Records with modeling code
----------

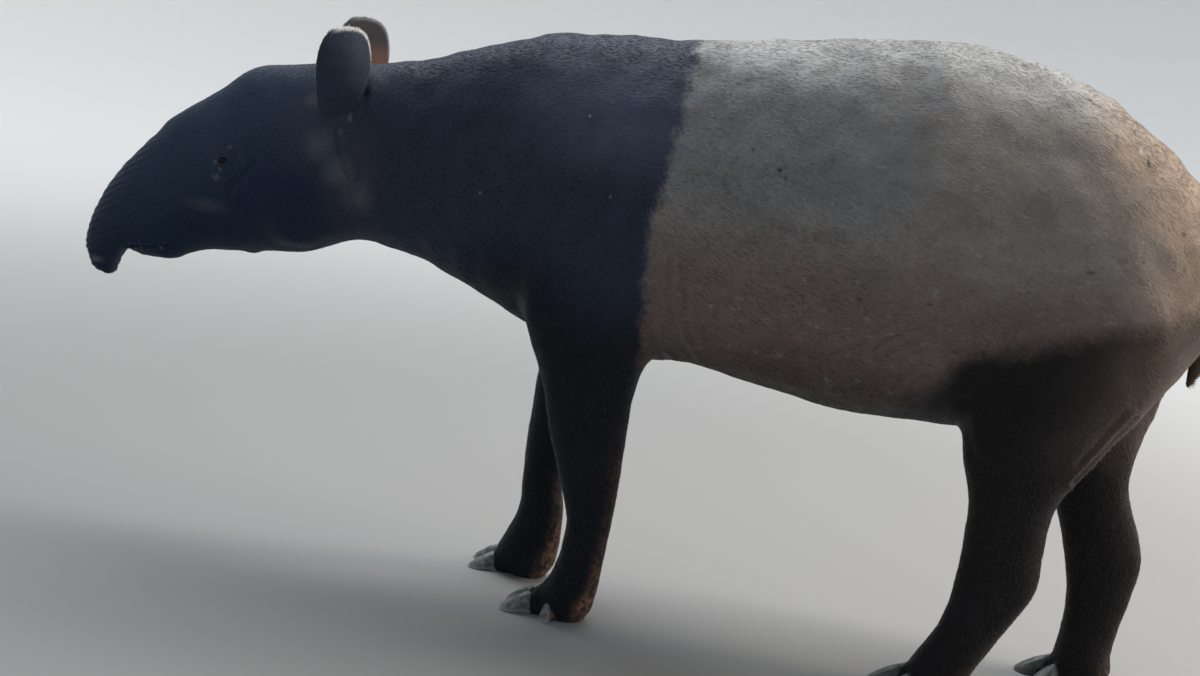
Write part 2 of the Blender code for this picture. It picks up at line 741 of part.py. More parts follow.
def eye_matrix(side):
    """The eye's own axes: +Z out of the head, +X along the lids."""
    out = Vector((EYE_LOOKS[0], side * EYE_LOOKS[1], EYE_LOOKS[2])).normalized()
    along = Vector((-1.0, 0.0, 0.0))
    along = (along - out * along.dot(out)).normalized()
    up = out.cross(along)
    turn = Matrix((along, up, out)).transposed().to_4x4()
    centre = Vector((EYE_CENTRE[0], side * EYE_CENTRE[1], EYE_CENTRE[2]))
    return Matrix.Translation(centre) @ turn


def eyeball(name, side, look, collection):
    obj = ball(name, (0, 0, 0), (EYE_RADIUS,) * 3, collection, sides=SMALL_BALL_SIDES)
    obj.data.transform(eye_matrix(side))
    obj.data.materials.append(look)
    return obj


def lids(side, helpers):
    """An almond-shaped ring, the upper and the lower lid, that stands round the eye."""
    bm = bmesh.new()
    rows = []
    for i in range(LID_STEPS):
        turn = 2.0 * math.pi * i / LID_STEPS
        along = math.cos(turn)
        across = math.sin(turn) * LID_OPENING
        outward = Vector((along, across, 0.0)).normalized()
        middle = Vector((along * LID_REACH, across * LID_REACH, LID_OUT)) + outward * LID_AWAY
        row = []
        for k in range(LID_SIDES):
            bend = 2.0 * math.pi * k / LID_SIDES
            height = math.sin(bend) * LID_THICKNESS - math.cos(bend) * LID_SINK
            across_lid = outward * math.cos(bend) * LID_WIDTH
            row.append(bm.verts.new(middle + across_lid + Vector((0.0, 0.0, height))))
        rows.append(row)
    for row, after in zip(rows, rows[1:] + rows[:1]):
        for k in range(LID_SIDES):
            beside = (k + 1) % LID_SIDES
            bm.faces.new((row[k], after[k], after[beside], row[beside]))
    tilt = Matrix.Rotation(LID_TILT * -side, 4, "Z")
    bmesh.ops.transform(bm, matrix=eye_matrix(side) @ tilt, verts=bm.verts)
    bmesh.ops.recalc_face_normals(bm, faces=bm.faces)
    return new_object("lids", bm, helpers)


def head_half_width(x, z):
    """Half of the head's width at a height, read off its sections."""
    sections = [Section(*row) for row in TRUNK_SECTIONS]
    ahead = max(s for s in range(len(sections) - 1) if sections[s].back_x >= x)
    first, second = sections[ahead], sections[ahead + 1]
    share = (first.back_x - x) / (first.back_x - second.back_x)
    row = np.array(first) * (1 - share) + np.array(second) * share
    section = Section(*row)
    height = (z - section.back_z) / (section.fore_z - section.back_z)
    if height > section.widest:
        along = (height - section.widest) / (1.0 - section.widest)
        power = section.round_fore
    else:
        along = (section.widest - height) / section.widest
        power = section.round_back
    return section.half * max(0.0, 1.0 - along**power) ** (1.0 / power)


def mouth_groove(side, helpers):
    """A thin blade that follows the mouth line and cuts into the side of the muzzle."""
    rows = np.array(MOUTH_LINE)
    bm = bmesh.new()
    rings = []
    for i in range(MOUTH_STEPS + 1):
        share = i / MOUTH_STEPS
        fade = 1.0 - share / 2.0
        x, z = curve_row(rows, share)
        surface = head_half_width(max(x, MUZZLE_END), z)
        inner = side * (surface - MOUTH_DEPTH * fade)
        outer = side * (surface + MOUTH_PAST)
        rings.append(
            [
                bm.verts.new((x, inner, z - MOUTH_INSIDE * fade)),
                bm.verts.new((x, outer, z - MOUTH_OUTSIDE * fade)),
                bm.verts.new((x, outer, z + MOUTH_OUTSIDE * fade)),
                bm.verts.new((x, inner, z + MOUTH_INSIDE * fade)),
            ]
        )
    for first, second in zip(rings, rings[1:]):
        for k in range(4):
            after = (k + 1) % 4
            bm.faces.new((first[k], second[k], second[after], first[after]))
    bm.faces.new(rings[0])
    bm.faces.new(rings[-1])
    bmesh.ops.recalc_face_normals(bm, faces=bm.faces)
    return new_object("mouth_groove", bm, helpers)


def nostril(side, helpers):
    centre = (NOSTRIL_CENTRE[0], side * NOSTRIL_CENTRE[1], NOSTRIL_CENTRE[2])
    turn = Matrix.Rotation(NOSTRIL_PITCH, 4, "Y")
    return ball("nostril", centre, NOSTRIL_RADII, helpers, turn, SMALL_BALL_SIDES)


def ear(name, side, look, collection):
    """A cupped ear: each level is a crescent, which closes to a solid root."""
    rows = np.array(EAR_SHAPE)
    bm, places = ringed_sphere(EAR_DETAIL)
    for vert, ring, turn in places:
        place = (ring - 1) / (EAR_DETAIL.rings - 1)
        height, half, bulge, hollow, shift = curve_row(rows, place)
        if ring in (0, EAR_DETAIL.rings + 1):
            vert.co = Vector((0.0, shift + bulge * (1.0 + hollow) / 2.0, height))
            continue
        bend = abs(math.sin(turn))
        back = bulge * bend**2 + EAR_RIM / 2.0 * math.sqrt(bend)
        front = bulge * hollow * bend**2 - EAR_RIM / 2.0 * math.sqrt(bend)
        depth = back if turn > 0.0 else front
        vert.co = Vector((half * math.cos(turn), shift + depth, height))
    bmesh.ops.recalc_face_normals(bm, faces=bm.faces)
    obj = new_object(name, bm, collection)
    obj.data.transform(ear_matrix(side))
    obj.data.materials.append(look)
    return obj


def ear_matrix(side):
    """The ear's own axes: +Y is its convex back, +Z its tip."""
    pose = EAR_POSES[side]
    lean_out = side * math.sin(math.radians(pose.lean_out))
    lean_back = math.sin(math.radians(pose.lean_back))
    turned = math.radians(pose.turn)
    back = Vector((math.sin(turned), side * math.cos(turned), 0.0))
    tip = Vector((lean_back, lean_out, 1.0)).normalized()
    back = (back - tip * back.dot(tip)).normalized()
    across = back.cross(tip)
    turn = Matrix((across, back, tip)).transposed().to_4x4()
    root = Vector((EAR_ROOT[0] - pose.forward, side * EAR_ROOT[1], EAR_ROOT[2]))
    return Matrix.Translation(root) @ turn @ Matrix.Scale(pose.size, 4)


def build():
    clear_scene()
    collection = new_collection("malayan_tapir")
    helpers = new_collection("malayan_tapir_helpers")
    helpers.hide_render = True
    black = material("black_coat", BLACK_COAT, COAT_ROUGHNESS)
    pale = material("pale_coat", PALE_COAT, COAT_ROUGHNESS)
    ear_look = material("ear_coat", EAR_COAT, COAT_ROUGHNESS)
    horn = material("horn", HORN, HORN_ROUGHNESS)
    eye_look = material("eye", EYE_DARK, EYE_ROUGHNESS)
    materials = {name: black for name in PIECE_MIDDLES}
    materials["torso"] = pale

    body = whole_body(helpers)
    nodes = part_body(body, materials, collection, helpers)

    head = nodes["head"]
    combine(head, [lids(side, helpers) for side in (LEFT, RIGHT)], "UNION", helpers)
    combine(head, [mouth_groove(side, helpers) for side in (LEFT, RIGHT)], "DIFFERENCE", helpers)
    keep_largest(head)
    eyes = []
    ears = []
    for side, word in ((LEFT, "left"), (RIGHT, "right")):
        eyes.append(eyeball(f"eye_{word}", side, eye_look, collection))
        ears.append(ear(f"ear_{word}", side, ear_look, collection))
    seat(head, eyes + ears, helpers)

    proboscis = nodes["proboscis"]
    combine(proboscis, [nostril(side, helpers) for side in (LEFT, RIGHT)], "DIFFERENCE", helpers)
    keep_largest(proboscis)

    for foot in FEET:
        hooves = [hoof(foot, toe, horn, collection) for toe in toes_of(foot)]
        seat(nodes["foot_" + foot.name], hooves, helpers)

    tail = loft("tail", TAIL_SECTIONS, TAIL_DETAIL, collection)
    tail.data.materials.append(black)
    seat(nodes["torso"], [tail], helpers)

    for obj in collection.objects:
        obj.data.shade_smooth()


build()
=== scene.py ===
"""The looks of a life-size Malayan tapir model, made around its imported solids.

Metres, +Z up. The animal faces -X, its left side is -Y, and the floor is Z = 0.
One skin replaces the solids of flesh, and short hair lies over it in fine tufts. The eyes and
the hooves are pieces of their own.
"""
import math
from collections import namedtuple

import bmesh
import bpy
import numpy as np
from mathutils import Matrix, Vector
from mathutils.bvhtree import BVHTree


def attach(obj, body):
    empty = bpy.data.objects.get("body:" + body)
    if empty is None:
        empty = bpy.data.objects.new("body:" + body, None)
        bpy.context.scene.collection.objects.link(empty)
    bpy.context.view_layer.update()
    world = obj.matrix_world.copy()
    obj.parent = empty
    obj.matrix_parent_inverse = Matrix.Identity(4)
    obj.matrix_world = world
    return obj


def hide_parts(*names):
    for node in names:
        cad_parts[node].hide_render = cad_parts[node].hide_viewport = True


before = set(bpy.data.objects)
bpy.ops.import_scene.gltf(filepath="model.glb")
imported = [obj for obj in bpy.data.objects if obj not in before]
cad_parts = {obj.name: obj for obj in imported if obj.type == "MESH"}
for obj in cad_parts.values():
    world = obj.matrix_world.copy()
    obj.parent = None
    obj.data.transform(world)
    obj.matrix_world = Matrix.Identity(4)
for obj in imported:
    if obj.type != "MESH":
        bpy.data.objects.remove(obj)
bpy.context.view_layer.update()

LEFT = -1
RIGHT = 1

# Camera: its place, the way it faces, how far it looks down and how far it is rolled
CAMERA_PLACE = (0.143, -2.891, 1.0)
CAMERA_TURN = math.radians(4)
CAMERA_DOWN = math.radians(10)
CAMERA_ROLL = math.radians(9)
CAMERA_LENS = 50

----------

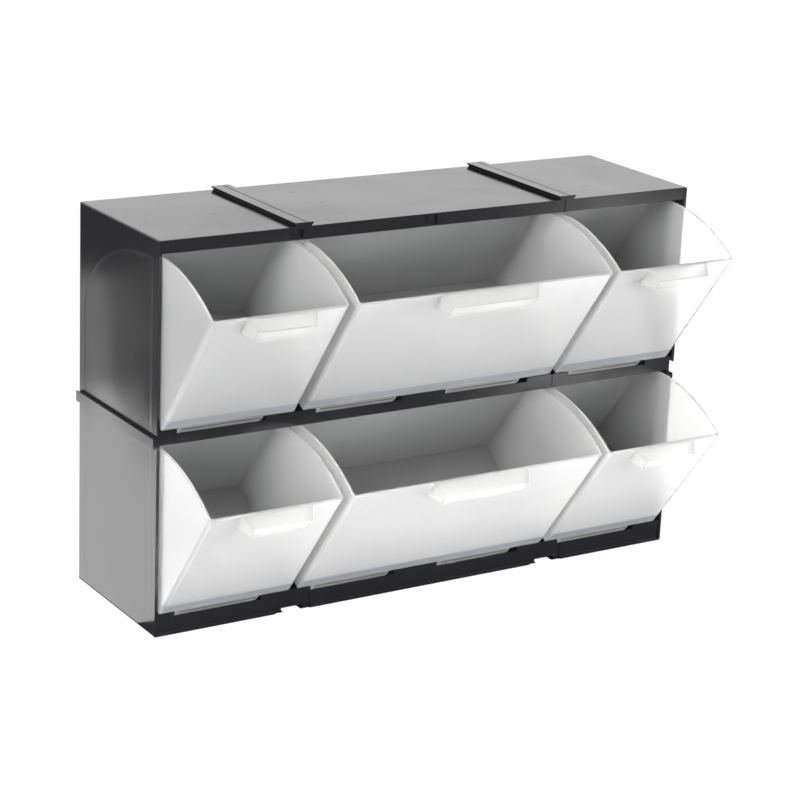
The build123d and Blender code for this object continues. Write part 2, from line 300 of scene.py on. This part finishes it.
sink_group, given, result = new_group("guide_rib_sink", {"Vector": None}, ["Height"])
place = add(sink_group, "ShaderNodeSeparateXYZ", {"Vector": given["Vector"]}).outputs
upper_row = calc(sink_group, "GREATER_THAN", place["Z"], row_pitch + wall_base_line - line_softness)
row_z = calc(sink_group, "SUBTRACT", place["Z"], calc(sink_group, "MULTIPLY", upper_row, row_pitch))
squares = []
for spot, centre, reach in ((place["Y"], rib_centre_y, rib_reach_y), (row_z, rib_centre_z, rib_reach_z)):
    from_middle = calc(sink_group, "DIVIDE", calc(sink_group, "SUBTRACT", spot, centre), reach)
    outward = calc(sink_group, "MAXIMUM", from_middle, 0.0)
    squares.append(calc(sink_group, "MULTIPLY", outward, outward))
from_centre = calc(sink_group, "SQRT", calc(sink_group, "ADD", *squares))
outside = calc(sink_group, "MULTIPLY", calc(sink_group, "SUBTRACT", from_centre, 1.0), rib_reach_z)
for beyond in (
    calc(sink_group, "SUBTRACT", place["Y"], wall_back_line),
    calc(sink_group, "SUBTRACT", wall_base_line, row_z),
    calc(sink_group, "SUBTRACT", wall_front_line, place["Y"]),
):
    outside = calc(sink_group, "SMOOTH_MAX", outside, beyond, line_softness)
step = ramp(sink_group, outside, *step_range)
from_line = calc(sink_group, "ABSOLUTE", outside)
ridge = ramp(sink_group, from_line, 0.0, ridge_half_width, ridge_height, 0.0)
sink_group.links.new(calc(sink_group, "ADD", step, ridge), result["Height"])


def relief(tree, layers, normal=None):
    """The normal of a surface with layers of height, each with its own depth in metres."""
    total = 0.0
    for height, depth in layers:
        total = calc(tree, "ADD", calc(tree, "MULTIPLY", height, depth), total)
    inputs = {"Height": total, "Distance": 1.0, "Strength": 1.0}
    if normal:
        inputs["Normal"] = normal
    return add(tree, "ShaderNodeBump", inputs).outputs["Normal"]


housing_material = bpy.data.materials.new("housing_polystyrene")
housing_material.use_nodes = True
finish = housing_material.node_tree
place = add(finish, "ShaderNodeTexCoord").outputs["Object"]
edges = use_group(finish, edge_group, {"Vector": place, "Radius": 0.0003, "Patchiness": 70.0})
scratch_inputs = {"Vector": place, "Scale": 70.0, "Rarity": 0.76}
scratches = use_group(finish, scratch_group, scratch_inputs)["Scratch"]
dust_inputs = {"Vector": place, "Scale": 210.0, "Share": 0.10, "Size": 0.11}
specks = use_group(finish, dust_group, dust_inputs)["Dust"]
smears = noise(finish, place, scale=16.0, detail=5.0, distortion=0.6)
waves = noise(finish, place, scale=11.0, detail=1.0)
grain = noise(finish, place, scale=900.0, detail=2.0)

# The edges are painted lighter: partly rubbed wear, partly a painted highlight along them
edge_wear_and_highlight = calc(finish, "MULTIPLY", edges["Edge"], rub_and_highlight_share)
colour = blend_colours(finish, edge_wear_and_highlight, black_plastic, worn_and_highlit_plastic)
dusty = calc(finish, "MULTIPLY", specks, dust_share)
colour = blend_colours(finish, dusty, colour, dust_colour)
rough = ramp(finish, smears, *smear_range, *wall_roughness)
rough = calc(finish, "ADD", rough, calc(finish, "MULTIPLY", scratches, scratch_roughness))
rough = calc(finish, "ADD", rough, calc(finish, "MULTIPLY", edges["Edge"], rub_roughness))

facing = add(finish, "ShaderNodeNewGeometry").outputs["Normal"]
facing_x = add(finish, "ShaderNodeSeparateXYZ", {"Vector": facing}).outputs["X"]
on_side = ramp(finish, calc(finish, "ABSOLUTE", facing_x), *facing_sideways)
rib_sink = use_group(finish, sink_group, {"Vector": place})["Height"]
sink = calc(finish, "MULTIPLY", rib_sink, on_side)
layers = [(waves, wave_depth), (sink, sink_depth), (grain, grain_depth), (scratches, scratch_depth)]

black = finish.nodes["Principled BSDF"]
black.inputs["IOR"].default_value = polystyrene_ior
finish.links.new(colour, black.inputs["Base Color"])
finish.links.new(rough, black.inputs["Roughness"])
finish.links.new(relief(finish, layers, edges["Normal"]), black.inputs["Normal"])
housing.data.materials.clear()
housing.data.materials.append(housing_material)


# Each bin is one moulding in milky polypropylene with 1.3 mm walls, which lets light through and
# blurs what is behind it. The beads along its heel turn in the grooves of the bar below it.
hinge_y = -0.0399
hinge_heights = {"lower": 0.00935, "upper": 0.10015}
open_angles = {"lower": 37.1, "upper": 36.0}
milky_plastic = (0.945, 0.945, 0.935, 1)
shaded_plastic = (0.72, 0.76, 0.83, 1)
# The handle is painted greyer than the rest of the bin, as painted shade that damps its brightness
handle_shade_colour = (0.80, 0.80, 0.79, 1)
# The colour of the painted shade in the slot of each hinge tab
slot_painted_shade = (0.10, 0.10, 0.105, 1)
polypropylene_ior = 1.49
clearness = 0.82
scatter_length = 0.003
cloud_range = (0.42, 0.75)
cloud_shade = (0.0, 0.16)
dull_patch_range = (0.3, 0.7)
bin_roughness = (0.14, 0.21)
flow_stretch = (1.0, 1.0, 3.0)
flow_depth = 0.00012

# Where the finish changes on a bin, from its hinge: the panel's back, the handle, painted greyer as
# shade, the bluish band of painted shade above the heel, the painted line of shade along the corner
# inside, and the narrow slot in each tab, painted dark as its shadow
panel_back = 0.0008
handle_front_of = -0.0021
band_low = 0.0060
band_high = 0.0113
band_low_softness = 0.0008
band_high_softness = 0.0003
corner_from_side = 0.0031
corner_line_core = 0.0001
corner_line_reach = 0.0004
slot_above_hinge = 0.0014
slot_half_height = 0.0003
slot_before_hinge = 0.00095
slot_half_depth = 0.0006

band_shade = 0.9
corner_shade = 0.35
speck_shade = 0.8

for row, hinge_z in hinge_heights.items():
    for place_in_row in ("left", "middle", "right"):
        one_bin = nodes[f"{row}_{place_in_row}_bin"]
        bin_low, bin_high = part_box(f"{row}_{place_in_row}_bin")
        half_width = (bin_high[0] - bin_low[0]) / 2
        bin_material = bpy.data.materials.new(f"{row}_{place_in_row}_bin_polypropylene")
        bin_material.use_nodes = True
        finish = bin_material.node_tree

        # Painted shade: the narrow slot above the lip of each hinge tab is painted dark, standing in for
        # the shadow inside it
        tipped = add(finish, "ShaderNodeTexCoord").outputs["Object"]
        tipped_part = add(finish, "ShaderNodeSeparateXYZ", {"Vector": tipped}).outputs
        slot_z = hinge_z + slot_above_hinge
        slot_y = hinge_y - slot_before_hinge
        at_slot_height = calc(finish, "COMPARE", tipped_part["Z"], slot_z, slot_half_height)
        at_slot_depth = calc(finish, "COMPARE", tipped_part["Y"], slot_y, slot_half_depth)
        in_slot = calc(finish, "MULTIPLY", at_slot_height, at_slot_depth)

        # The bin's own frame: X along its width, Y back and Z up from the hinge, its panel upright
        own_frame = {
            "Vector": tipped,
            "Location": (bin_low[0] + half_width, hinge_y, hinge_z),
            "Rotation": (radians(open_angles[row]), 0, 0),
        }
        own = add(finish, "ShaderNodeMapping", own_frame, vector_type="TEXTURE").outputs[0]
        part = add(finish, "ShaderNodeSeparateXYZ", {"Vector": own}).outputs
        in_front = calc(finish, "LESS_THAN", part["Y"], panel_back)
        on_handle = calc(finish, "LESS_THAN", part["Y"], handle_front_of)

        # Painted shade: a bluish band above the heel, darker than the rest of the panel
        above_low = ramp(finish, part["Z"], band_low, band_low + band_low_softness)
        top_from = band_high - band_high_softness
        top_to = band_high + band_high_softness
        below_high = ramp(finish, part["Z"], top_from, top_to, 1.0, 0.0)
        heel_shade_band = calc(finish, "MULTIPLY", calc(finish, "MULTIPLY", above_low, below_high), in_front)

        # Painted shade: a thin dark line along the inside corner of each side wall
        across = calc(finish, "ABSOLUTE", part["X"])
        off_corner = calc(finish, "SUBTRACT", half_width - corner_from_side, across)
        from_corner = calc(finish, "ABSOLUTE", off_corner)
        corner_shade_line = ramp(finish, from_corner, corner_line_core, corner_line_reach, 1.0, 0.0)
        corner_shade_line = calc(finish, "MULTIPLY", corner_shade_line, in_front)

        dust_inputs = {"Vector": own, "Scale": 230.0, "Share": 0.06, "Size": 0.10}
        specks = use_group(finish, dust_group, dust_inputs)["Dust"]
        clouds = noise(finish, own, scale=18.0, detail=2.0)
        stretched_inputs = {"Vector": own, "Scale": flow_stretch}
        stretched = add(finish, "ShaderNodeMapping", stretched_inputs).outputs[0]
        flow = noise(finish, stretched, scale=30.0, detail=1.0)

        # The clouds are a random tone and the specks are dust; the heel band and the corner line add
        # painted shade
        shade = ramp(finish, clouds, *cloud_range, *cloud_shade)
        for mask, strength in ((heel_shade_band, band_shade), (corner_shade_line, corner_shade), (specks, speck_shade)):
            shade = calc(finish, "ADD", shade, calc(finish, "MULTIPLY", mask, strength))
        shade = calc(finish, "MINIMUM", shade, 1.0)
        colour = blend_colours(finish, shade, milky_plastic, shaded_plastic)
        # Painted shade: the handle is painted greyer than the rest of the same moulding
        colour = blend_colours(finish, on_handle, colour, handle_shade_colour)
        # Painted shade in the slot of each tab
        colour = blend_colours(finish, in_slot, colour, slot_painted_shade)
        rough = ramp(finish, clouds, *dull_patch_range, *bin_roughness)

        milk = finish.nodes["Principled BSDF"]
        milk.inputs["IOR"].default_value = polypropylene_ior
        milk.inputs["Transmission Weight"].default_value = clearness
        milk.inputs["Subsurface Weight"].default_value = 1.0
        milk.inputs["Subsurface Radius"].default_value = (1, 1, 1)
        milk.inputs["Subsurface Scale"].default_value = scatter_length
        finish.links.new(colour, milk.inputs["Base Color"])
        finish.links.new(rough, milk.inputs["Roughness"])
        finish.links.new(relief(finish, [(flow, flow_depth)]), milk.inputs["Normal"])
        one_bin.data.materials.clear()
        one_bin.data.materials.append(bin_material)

----------

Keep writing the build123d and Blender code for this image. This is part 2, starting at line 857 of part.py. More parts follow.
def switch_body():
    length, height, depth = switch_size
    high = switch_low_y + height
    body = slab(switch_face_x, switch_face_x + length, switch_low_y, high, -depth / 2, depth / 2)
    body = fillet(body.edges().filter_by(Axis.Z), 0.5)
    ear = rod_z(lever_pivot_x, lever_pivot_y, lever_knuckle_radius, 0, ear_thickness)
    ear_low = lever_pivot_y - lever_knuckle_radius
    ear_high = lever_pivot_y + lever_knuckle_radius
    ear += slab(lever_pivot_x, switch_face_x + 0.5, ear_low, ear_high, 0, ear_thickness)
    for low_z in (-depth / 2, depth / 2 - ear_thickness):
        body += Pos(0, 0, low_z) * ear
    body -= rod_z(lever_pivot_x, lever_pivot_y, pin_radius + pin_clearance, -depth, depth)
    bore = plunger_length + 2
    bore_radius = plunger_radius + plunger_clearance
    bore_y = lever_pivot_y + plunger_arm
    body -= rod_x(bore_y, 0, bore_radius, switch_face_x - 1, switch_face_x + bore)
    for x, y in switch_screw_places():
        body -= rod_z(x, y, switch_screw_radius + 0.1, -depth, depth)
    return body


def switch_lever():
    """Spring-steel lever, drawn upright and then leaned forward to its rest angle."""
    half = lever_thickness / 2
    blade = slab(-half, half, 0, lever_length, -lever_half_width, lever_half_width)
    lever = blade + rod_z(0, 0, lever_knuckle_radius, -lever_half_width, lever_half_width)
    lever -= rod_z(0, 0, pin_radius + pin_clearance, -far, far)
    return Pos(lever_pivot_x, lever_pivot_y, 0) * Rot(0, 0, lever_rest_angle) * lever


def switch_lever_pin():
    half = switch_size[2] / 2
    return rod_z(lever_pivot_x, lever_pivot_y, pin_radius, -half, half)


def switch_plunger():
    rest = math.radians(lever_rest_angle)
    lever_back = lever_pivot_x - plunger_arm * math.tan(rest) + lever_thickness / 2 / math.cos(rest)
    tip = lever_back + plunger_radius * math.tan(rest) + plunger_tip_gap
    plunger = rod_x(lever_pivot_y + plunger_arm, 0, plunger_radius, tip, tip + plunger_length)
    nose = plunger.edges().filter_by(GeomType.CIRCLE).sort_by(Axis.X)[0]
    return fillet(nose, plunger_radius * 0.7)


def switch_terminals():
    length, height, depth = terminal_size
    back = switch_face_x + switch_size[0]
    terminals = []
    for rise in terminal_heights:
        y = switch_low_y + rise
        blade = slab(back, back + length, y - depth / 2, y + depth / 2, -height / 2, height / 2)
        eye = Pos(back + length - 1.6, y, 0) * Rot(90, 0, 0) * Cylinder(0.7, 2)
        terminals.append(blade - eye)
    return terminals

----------

### [Goal]
Of the lines above, retype only those from the line containing "TAIL_SECTIONS, TAIL_DETAIL, collection)" through the line containing "imported = [obj", including both, exactly.

### [Result of the exercise]
    tail = loft("tail", TAIL_SECTIONS, TAIL_DETAIL, collection)
    tail.data.materials.append(black)
    seat(nodes["torso"], [tail], helpers)

    for obj in collection.objects:
        obj.data.shade_smooth()


build()
=== scene.py ===
"""The looks of a life-size Malayan tapir model, made around its imported solids.

Metres, +Z up. The animal faces -X, its left side is -Y, and the floor is Z = 0.
One skin replaces the solids of flesh, and short hair lies over it in fine tufts. The eyes and
the hooves are pieces of their own.
"""
import math
from collections import namedtuple

import bmesh
import bpy
import numpy as np
from mathutils import Matrix, Vector
from mathutils.bvhtree import BVHTree


def attach(obj, body):
    empty = bpy.data.objects.get("body:" + body)
    if empty is None:
        empty = bpy.data.objects.new("body:" + body, None)
        bpy.context.scene.collection.objects.link(empty)
    bpy.context.view_layer.update()
    world = obj.matrix_world.copy()
    obj.parent = empty
    obj.matrix_parent_inverse = Matrix.Identity(4)
    obj.matrix_world = world
    return obj


def hide_parts(*names):
    for node in names:
        cad_parts[node].hide_render = cad_parts[node].hide_viewport = True


before = set(bpy.data.objects)
bpy.ops.import_scene.gltf(filepath="model.glb")
imported = [obj for obj in bpy.data.objects if obj not in before]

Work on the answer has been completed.